Reproduce exactly the lines below, from the first through the one containing "BEAD_REACH = 60.2", and nothing more.

--- DATASET SECTION ---
* * * * *

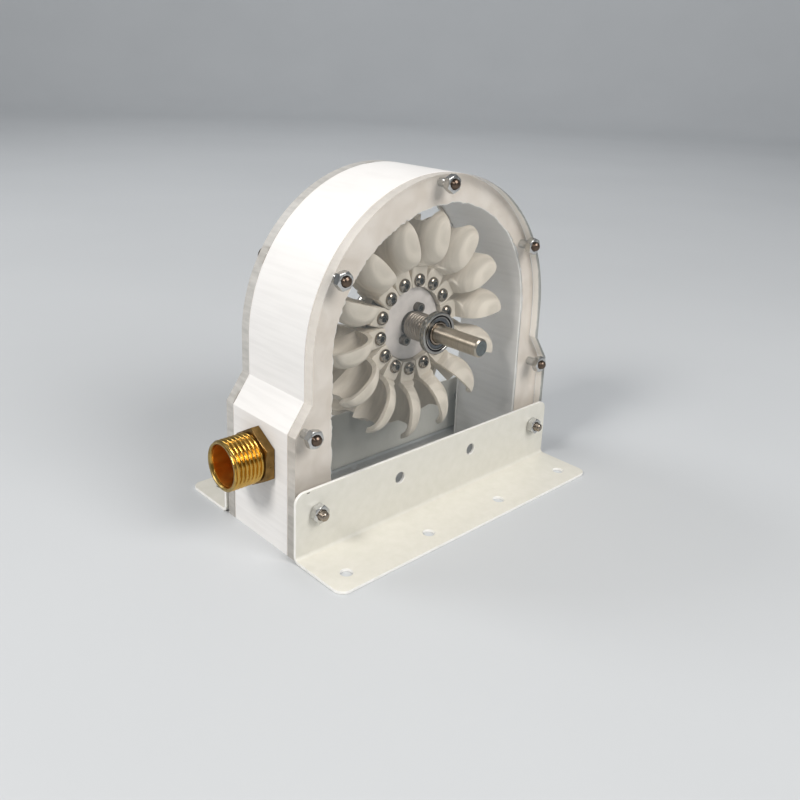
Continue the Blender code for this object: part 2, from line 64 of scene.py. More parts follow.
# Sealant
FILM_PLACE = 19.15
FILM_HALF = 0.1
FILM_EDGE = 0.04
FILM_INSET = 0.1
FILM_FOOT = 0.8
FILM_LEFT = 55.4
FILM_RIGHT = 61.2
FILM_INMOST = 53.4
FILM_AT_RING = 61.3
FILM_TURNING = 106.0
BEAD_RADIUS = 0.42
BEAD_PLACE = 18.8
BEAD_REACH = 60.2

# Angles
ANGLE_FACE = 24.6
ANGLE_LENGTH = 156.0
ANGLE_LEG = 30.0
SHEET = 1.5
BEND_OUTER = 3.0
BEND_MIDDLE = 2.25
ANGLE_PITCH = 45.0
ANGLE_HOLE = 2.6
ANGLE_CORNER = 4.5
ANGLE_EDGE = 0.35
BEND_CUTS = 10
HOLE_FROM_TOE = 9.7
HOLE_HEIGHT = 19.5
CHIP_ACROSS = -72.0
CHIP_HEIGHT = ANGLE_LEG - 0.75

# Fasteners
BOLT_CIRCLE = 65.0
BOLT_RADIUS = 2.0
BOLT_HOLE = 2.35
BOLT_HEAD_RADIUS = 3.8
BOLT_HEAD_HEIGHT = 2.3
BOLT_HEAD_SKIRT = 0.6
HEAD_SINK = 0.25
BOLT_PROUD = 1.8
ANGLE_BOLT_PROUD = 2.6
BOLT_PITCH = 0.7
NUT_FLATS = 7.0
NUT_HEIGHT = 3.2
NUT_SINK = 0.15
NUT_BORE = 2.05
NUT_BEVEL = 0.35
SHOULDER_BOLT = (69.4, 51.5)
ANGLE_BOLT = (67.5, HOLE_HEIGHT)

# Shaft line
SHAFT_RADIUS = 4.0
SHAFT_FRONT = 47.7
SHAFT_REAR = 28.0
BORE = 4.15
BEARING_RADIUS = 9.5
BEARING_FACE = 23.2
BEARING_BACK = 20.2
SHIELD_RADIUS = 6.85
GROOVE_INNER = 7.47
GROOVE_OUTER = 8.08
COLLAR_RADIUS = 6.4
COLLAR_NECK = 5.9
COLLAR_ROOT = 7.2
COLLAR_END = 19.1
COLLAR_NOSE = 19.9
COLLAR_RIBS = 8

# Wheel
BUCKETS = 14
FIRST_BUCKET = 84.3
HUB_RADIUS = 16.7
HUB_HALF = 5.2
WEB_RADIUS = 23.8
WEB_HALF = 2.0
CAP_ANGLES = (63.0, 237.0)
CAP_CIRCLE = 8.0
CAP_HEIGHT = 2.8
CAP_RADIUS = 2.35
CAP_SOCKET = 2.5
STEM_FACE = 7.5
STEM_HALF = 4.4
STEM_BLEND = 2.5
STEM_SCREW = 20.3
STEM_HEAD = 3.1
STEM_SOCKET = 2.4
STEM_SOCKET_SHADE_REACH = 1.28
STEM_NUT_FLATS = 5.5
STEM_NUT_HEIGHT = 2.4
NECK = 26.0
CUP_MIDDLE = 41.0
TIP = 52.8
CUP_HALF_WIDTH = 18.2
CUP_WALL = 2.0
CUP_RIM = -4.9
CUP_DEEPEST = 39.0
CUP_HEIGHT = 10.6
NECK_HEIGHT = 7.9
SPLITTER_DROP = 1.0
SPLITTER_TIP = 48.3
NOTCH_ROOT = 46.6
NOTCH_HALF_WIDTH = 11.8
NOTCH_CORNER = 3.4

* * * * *

--- EXERCISE ANSWER ---
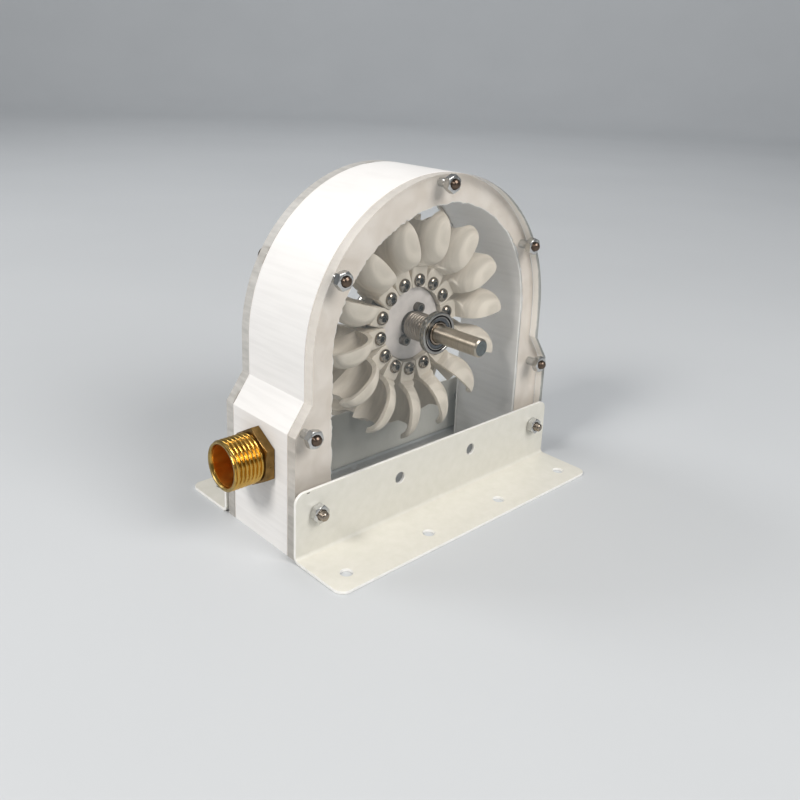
Continue the Blender code for this object: part 2, from line 64 of scene.py. More parts follow.
# Sealant
FILM_PLACE = 19.15
FILM_HALF = 0.1
FILM_EDGE = 0.04
FILM_INSET = 0.1
FILM_FOOT = 0.8
FILM_LEFT = 55.4
FILM_RIGHT = 61.2
FILM_INMOST = 53.4
FILM_AT_RING = 61.3
FILM_TURNING = 106.0
BEAD_RADIUS = 0.42
BEAD_PLACE = 18.8
BEAD_REACH = 60.2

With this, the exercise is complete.